Loveland Ski Area just joined the Indy Pass for 2024-25. The easy narrative is “David joins forces with other Davids to fight Goliath.” But that’s not quite it.
Here’s what’s actually happening:
The ski industry has bifurcated. On one side, you have the mega-passes (Epic and Ikon) with their 130+ resorts, their infrastructure requirements, and their corporate partnerships. They’re playing a game that requires massive scale, massive investment, and massive crowds to work.
Not everyone gets to play that game. Not everyone should want to.
Loveland, sitting 53 miles from Denver, faces a choice that isn’t really a choice. They could try to compete in the mega-resort arms race (they can’t) or they could turn their constraints into advantages (they did).
This is where it gets interesting.
The Indy Pass started in 2019 with 34 resorts and has grown to 230. Not because they outspent the giants. Not because they offered more.
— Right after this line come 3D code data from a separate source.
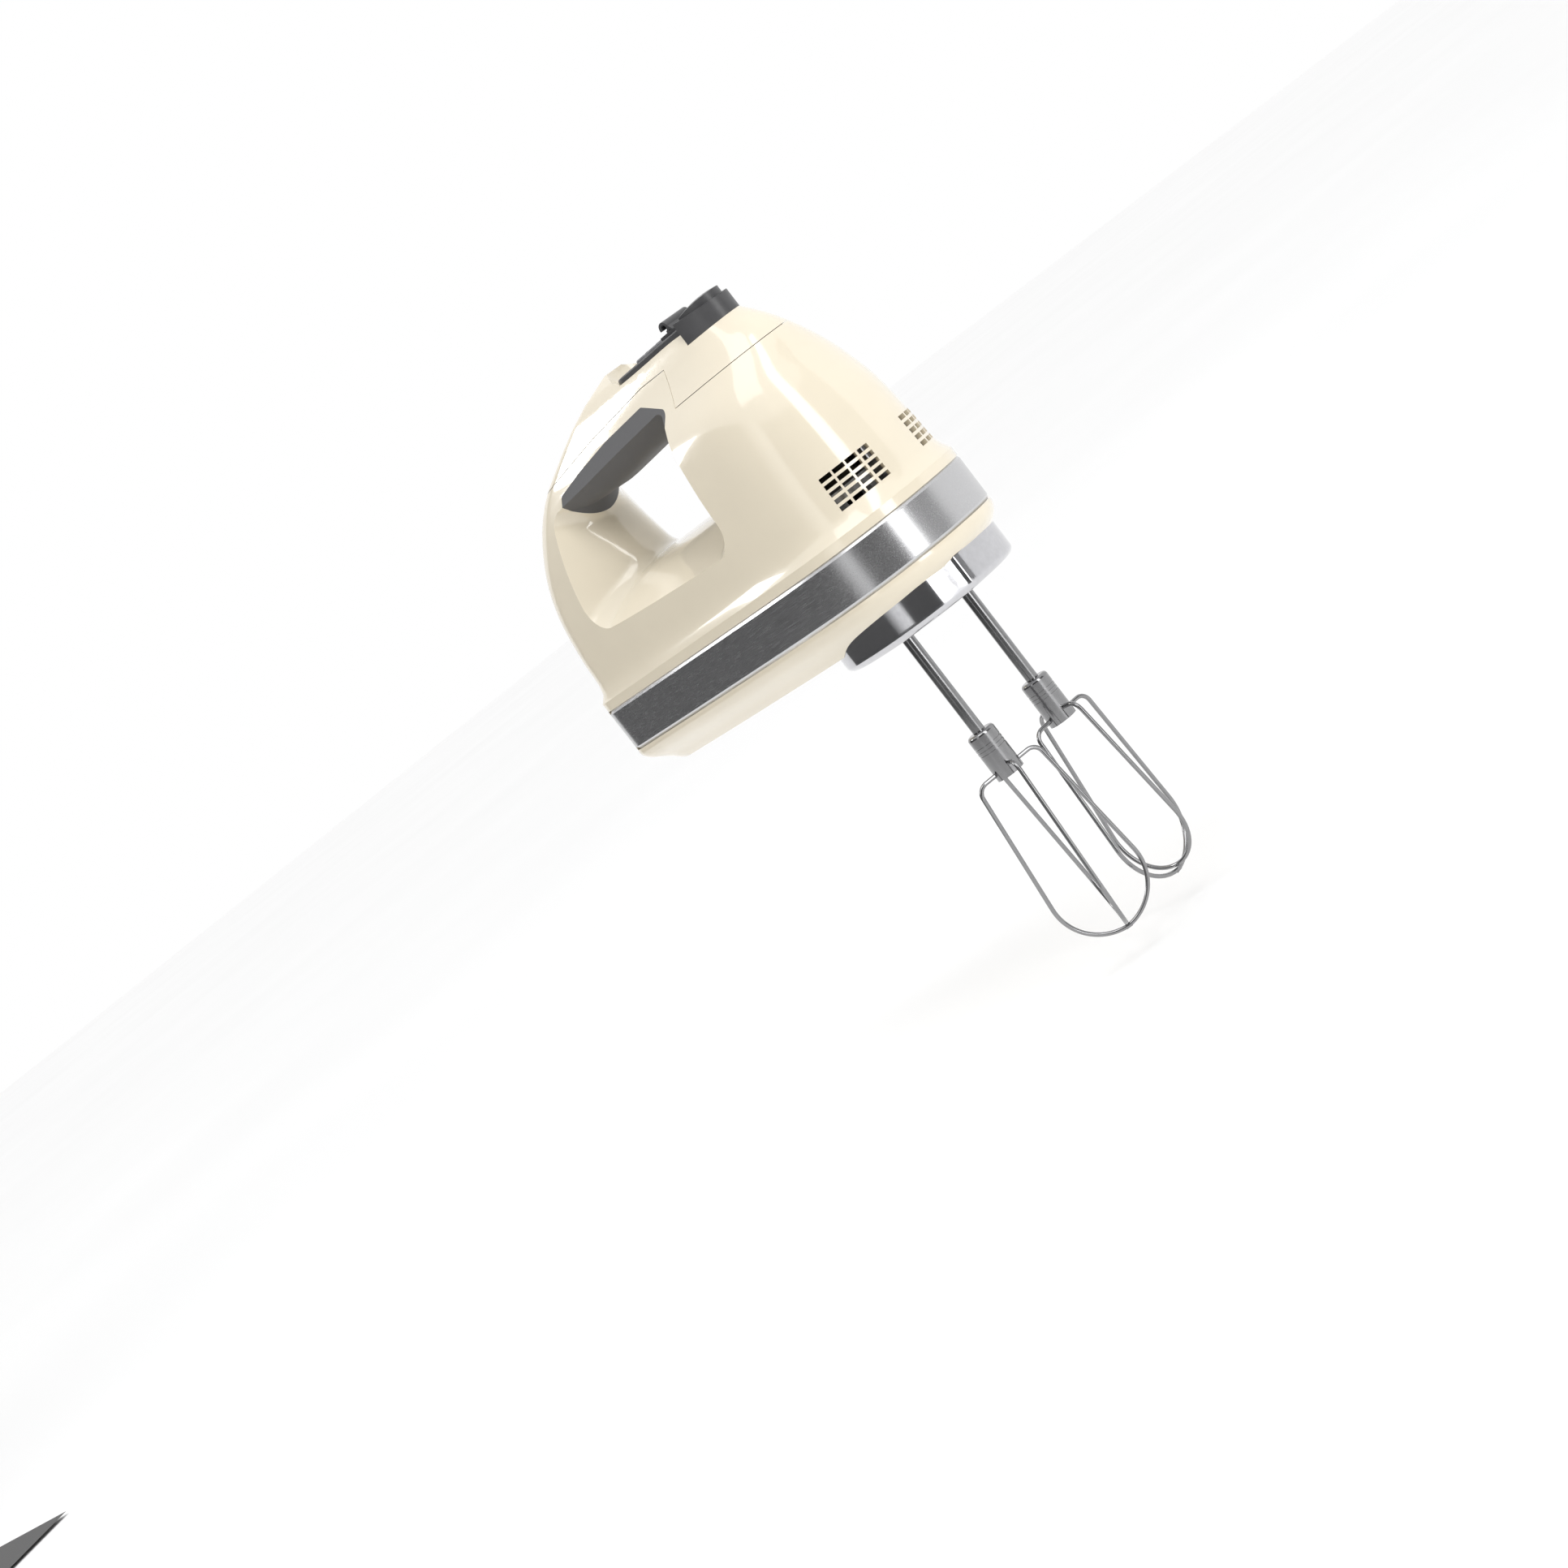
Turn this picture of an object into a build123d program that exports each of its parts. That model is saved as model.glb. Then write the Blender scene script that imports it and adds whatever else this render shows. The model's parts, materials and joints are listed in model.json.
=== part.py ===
from build123d import *
import os
from math import sin, cos, atan2, hypot, radians, degrees, pi

os.makedirs("parts", exist_ok=True)

# Frame: X runs from the heel to the nose, Z is up with the beaters pointing down, Y is across.
# The origin is the middle of the flat heel face, level with the middle of the trim band.

# ---- driving dimensions, mm ----
SPINDLE_X = 163.0        # both beater axes, from the heel face
SPINDLE_Y = 20.2         # half the distance between the beater axes
NOSE_X = 153.0           # where the straight sides meet the rounded nose
WALL = 2.4               # housing wall
SEAM_GAP = 0.25          # groove left at a parting line
GRIP_DEPTH = 2.0         # thickness of the soft grip
BAND_TOP = 10.0
BAND_BOTTOM = -10.0
BAND_DEPTH = 1.2
BAND_REAR = 7.0          # the band stops this far from the heel face
FLANGE_TOP = 14.0        # ledge above the band, before the walls draw in

# Plan of the upper housing at each height:
# height, rear end, rear half width, nose length, nose half width, nose squareness
UPPER_PLANS = [
    (17.0, 1.8, 32.4, 49.6, 42.6, 2.3),
    (21.0, 2.6, 31.6, 48.3, 41.3, 2.3),
    (33.0, 3.2, 31.0, 47.5, 40.6, 2.3),
    (52.0, 5.4, 28.8, 45.6, 38.8, 2.3),
    (66.0, 9.6, 26.0, 42.4, 35.8, 2.25),
    (78.0, 16.2, 22.6, 38.4, 31.9, 2.2),
    (88.0, 25.0, 19.2, 35.6, 24.4, 2.15),
    (96.0, 36.6, 16.6, 31.4, 18.6, 2.1),
    (103.0, 53.6, 14.4, 25.2, 14.4, 2.1),
    (109.0, 69.0, 12.2, 18.5, 11.8, 2.1),
    (114.0, 84.6, 9.0, 12.4, 9.0, 2.1),
    (117.6, 99.0, 4.6, 6.0, 5.0, 2.1),
]
FLANGE_PLAN = (-0.3, 34.2, 51.5, 44.5, 2.3)
PARTING_Z = -8.0         # where the upper and lower housings meet, behind the band
LOFT_STEP = 4.0          # height of each band of the drawn-in walls
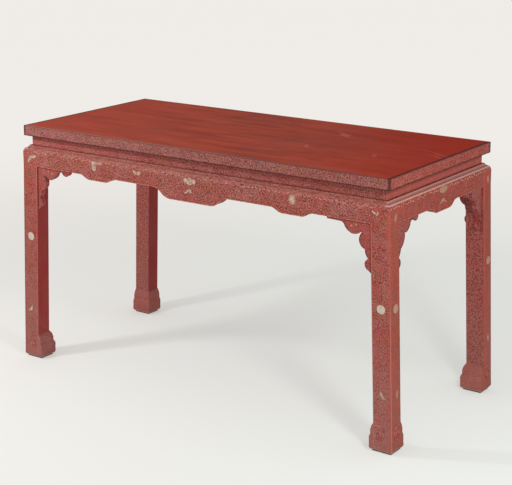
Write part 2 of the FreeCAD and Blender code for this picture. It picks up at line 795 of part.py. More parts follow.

But because they turned “small” into a feature, not a bug.
Think about that for a second:
- The mega-resorts sell unlimited access
- Indy Pass sells limitation (two days per resort)
- The mega-resorts sell luxury
- Indy sells authenticity
- The mega-resorts sell “everywhere”
- Indy sells “somewhere specific”
This isn’t just about skiing. It’s about what happens when markets mature.
The big get bigger. The small get specific. And in that specificity, they find their strength. Their tribe. Their reason for existing.
Loveland joining Indy Pass isn’t a consolation prize. It’s an acknowledgment that being small and specific beats being a mediocre version of big.
The future of skiing won’t be found in trying to compete with the mega-resorts at their own game. It will be found in the places that understand this truth: When you can’t win by being bigger, win by being more meaningful.
That’s not just smart business. That’s how small becomes mighty.